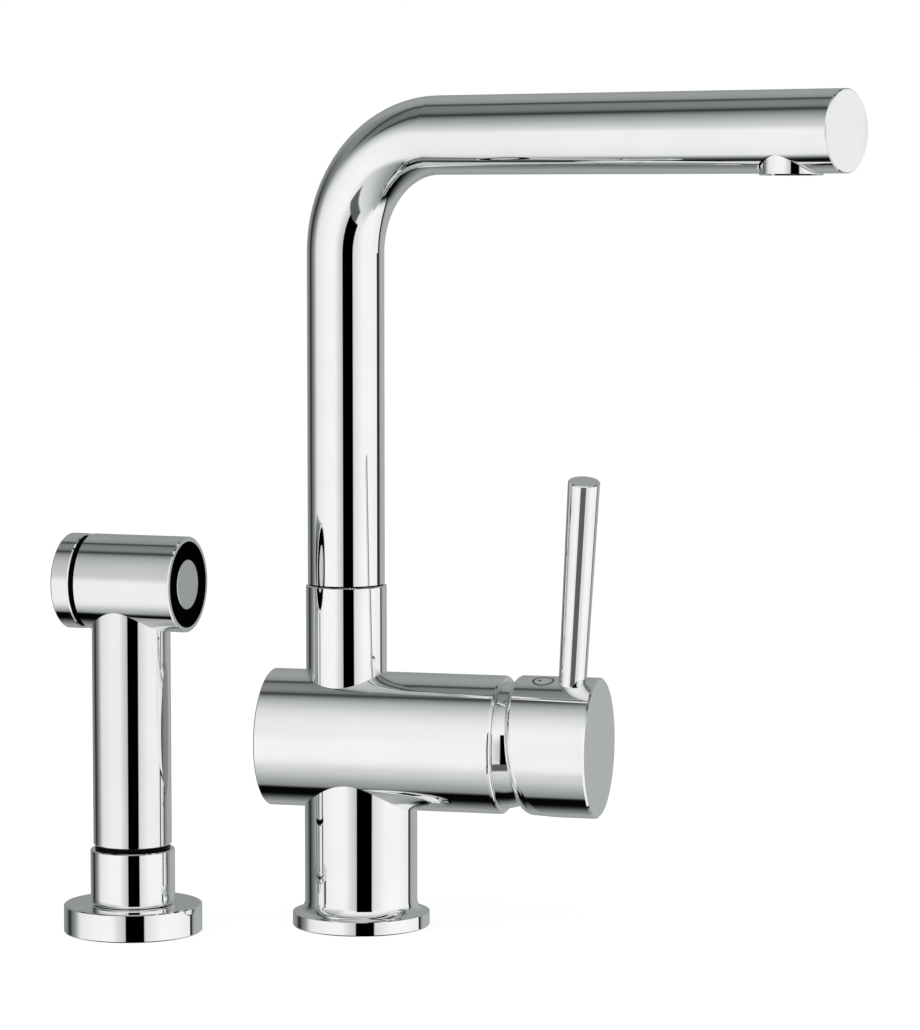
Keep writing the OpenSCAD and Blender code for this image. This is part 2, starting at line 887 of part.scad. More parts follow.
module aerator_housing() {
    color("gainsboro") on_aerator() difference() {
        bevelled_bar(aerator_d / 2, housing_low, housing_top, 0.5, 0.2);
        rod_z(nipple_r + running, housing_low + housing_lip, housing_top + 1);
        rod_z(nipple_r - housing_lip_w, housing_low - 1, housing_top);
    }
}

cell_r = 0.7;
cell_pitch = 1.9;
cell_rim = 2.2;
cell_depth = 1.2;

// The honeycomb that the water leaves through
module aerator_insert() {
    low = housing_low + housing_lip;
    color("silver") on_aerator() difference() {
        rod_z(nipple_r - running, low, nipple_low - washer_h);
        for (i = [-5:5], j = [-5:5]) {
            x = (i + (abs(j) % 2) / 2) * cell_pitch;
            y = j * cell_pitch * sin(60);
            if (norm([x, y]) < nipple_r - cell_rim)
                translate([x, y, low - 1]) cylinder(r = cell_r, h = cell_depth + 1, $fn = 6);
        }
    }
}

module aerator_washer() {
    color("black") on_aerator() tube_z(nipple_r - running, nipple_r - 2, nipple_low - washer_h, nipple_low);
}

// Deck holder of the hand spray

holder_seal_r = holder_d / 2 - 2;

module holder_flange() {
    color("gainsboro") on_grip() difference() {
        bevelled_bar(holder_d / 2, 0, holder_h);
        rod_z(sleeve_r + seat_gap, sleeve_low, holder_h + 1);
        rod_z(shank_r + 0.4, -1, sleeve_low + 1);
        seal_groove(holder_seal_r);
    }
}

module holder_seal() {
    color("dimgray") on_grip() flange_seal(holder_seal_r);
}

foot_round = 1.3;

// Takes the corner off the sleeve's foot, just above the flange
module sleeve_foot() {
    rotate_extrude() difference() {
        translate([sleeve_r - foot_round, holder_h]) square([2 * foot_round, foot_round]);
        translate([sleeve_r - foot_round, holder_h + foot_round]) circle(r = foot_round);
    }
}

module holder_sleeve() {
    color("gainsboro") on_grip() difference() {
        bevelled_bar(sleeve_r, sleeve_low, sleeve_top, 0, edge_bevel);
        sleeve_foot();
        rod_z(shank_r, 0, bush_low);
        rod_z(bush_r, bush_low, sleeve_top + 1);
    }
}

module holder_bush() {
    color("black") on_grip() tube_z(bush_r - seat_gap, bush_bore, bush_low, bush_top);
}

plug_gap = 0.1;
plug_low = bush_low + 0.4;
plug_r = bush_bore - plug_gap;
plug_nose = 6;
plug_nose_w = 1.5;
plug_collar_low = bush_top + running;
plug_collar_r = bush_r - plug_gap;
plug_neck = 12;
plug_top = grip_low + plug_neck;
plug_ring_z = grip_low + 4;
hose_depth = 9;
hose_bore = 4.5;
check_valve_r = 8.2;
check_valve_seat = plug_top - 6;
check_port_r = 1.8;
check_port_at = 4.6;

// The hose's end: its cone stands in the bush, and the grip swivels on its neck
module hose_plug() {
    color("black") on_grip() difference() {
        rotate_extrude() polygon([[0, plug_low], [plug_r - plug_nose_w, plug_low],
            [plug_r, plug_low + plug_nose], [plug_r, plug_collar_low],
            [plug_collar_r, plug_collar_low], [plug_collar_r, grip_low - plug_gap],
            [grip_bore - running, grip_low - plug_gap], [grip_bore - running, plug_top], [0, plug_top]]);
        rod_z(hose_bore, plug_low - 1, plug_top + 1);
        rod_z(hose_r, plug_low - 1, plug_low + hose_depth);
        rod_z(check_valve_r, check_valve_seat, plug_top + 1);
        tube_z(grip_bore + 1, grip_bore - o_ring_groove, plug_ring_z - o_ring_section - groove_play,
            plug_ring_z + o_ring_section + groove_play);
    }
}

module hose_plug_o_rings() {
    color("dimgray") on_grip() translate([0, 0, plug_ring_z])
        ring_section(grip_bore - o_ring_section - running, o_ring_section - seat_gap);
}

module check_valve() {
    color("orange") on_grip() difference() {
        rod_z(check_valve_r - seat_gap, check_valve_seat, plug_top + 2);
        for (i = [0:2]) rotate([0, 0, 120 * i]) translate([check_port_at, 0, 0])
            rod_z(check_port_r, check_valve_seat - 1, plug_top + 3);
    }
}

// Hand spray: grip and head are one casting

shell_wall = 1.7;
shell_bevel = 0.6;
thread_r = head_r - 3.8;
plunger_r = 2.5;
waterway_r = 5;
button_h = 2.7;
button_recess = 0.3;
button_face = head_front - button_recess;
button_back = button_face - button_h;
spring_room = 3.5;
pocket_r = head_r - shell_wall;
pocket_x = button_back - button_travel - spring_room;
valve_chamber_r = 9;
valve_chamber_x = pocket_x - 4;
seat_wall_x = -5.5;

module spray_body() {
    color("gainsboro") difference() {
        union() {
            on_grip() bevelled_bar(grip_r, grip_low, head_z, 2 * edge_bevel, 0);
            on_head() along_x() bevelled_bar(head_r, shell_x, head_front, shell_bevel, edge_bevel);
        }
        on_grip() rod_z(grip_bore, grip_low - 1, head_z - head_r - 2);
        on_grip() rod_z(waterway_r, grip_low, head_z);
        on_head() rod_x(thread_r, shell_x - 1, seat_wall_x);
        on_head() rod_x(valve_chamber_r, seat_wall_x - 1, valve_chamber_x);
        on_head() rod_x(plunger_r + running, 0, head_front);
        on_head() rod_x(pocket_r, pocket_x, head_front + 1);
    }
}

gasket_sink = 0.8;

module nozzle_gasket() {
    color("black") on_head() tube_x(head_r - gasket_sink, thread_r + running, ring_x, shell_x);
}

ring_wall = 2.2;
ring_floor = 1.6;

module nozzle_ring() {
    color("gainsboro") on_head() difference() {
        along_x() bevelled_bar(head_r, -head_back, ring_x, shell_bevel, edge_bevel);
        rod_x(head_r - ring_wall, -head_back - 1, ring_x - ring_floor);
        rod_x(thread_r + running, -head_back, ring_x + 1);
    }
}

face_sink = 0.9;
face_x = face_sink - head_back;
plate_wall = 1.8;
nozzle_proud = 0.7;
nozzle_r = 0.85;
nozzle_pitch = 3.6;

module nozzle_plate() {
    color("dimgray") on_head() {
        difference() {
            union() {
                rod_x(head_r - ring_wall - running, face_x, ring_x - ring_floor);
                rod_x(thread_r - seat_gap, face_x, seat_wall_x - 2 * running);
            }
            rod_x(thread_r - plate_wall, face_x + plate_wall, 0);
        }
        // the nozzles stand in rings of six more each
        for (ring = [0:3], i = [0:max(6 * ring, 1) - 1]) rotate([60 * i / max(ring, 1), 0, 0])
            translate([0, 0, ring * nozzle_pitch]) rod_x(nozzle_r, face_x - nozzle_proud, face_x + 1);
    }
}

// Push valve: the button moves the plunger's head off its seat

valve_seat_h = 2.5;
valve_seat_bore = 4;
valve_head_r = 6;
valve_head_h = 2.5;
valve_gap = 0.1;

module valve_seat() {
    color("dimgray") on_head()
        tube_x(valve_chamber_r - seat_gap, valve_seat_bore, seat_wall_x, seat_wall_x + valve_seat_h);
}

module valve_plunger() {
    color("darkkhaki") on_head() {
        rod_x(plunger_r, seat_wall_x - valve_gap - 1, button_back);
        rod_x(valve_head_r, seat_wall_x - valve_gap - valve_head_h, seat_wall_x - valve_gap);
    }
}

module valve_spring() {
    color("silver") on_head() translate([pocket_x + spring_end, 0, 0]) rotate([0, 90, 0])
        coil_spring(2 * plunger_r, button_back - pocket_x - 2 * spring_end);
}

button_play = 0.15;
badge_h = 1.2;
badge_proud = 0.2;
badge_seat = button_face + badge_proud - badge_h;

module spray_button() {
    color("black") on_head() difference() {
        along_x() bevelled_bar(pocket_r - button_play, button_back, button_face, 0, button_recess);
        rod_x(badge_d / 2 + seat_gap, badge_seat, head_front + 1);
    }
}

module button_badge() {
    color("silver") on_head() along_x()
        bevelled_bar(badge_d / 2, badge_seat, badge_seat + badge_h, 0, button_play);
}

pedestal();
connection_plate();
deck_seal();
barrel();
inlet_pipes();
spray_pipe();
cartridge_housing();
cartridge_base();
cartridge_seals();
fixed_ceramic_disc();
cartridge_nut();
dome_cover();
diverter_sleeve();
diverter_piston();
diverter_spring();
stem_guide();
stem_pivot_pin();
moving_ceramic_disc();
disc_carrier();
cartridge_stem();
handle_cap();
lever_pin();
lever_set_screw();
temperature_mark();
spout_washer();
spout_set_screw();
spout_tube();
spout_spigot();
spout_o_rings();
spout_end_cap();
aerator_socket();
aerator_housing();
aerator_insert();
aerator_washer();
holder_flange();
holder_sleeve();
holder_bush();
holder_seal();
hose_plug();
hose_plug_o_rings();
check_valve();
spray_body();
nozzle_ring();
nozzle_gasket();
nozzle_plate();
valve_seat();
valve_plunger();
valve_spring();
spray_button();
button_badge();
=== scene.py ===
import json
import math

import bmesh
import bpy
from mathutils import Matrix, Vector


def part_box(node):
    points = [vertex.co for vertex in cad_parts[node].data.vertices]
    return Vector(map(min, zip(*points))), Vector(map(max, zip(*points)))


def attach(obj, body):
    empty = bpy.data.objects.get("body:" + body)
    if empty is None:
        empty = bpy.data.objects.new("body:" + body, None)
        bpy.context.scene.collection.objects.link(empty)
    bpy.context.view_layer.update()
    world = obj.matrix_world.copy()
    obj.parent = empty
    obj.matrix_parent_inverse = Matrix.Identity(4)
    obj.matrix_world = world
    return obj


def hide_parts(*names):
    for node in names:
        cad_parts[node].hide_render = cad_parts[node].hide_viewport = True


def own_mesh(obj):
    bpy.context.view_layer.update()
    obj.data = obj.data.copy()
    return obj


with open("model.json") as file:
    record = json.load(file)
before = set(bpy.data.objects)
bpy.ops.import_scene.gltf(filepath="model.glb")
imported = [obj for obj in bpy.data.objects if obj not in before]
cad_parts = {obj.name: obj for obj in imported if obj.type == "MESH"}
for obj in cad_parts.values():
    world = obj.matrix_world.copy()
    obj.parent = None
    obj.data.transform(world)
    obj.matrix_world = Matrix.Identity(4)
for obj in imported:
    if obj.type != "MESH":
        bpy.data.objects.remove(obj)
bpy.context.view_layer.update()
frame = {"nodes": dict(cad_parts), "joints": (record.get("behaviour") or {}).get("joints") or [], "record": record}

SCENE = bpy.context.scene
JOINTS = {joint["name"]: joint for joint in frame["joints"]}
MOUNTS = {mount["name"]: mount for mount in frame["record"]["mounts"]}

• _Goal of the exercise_
Your answer should be exactly the lines of the data above, from the first through the line containing "cell_depth = 1.2;".

• _Answer to this task_
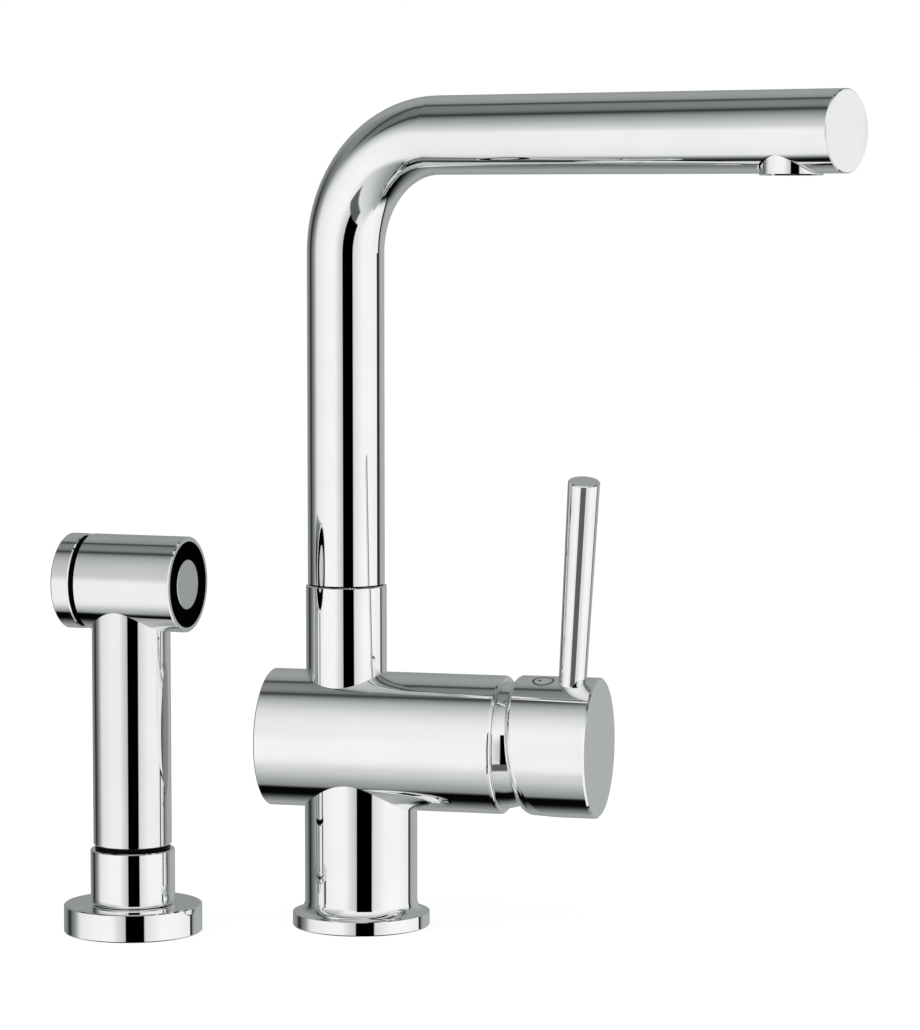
Keep writing the OpenSCAD and Blender code for this image. This is part 2, starting at line 887 of part.scad. More parts follow.
module aerator_housing() {
    color("gainsboro") on_aerator() difference() {
        bevelled_bar(aerator_d / 2, housing_low, housing_top, 0.5, 0.2);
        rod_z(nipple_r + running, housing_low + housing_lip, housing_top + 1);
        rod_z(nipple_r - housing_lip_w, housing_low - 1, housing_top);
    }
}

cell_r = 0.7;
cell_pitch = 1.9;
cell_rim = 2.2;
cell_depth = 1.2;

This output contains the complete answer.